* _Prompt_:
Repeat exactly and only the lines from the line containing "make_shells()" through the line containing "for node in", both included.

* _Material provided_:
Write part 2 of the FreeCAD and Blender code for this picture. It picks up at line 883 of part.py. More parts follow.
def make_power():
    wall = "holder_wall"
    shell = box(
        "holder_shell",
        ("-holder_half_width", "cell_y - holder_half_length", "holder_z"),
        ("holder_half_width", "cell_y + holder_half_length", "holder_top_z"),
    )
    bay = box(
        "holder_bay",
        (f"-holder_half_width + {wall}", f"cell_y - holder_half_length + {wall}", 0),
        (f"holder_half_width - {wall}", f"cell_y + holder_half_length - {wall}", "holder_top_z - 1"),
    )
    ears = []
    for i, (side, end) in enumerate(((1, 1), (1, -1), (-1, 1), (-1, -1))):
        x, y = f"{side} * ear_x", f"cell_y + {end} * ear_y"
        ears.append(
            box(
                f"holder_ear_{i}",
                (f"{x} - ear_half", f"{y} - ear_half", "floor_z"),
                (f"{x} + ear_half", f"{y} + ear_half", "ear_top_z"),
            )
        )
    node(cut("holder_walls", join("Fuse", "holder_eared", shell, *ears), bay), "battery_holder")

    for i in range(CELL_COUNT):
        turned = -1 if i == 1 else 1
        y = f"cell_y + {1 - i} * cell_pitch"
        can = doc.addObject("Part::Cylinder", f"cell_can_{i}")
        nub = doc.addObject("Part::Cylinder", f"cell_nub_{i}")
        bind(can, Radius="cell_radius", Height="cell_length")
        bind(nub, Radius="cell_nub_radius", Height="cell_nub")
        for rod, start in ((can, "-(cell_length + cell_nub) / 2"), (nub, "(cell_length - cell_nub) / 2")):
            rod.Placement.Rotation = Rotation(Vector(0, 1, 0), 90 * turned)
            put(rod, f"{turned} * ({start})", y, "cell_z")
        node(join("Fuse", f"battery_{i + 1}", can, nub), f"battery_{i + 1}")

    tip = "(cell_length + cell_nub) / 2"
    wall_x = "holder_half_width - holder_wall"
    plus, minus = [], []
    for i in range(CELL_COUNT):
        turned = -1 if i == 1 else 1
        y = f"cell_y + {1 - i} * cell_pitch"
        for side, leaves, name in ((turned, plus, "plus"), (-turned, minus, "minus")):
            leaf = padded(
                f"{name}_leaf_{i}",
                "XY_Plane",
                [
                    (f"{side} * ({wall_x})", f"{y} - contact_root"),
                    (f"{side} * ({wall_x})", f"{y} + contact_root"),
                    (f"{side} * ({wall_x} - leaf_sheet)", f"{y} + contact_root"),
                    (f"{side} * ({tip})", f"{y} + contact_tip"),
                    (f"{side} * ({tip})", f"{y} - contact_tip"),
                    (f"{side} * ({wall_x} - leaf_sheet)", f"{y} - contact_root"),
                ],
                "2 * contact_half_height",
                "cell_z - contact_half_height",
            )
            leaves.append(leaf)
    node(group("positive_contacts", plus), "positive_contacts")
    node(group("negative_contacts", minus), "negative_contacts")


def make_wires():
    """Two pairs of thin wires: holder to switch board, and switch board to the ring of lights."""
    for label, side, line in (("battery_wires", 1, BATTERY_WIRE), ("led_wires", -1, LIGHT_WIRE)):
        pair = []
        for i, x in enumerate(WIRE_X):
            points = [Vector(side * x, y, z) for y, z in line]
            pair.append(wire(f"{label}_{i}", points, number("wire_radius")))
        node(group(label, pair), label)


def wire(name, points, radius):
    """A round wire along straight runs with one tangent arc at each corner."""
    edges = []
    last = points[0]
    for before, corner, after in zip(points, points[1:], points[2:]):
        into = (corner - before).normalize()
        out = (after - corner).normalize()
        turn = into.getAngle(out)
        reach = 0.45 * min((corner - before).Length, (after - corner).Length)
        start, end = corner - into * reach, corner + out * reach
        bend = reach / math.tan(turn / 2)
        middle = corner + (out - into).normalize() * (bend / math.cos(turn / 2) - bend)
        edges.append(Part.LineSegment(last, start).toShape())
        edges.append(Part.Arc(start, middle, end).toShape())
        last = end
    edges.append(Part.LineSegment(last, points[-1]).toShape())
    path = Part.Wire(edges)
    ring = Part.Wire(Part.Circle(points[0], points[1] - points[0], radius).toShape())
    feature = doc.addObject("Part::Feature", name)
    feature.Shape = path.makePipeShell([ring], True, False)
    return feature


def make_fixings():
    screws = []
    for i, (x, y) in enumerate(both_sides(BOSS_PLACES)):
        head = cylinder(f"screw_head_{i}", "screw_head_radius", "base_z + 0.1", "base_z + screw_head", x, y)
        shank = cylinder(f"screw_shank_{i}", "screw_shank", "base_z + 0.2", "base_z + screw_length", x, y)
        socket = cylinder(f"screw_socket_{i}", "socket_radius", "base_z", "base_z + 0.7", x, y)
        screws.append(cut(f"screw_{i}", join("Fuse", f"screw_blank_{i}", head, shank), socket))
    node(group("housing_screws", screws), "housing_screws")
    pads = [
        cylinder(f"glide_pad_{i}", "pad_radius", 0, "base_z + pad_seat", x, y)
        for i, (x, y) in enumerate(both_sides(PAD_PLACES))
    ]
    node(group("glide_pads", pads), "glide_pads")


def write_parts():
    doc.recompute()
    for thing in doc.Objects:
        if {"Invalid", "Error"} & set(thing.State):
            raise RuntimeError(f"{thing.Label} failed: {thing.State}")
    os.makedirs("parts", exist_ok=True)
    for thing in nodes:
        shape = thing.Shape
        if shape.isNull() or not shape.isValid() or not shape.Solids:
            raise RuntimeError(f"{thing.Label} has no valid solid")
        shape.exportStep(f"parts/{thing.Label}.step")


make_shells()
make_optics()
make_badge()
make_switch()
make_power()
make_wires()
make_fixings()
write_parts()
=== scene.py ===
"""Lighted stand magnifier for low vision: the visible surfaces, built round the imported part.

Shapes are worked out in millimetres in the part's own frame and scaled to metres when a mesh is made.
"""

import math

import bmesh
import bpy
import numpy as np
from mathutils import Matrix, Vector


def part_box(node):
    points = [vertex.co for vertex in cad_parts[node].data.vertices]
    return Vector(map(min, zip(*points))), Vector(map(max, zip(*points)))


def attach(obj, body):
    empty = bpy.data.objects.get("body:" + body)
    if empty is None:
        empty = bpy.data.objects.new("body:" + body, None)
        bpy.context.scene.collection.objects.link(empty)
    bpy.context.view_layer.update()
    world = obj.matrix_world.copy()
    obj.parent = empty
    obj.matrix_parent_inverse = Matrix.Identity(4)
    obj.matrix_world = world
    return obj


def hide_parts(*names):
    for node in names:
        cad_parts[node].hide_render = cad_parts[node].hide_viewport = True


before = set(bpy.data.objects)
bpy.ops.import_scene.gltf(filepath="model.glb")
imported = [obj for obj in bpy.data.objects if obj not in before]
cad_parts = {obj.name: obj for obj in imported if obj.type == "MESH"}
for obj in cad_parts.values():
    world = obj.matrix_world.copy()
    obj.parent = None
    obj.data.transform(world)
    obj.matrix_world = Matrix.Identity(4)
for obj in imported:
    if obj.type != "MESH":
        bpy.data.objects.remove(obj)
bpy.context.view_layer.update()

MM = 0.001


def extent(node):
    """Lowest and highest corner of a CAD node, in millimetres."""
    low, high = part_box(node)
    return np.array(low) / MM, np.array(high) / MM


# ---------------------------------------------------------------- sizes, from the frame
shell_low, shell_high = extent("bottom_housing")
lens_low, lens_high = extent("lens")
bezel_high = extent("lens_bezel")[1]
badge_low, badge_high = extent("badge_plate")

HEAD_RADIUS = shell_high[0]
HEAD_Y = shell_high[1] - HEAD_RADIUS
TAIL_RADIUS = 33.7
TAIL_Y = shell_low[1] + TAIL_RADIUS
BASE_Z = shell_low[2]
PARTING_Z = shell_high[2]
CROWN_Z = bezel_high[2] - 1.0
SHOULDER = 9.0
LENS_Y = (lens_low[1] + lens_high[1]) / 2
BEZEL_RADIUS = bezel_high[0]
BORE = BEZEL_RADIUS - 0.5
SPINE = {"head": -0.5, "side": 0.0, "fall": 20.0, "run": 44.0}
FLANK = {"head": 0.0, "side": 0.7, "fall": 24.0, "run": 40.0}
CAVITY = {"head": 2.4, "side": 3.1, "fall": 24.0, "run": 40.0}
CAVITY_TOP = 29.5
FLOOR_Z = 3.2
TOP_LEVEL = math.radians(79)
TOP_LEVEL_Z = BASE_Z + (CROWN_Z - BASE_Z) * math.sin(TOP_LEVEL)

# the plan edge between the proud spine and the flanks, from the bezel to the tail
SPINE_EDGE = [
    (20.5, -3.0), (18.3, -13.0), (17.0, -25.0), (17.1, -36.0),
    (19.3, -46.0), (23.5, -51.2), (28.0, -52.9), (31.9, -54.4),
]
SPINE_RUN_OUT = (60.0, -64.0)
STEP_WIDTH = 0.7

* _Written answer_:
make_shells()
make_optics()
make_badge()
make_switch()
make_power()
make_wires()
make_fixings()
write_parts()
=== scene.py ===
"""Lighted stand magnifier for low vision: the visible surfaces, built round the imported part.

Shapes are worked out in millimetres in the part's own frame and scaled to metres when a mesh is made.
"""

import math

import bmesh
import bpy
import numpy as np
from mathutils import Matrix, Vector


def part_box(node):
    points = [vertex.co for vertex in cad_parts[node].data.vertices]
    return Vector(map(min, zip(*points))), Vector(map(max, zip(*points)))


def attach(obj, body):
    empty = bpy.data.objects.get("body:" + body)
    if empty is None:
        empty = bpy.data.objects.new("body:" + body, None)
        bpy.context.scene.collection.objects.link(empty)
    bpy.context.view_layer.update()
    world = obj.matrix_world.copy()
    obj.parent = empty
    obj.matrix_parent_inverse = Matrix.Identity(4)
    obj.matrix_world = world
    return obj


def hide_parts(*names):
    for node in names:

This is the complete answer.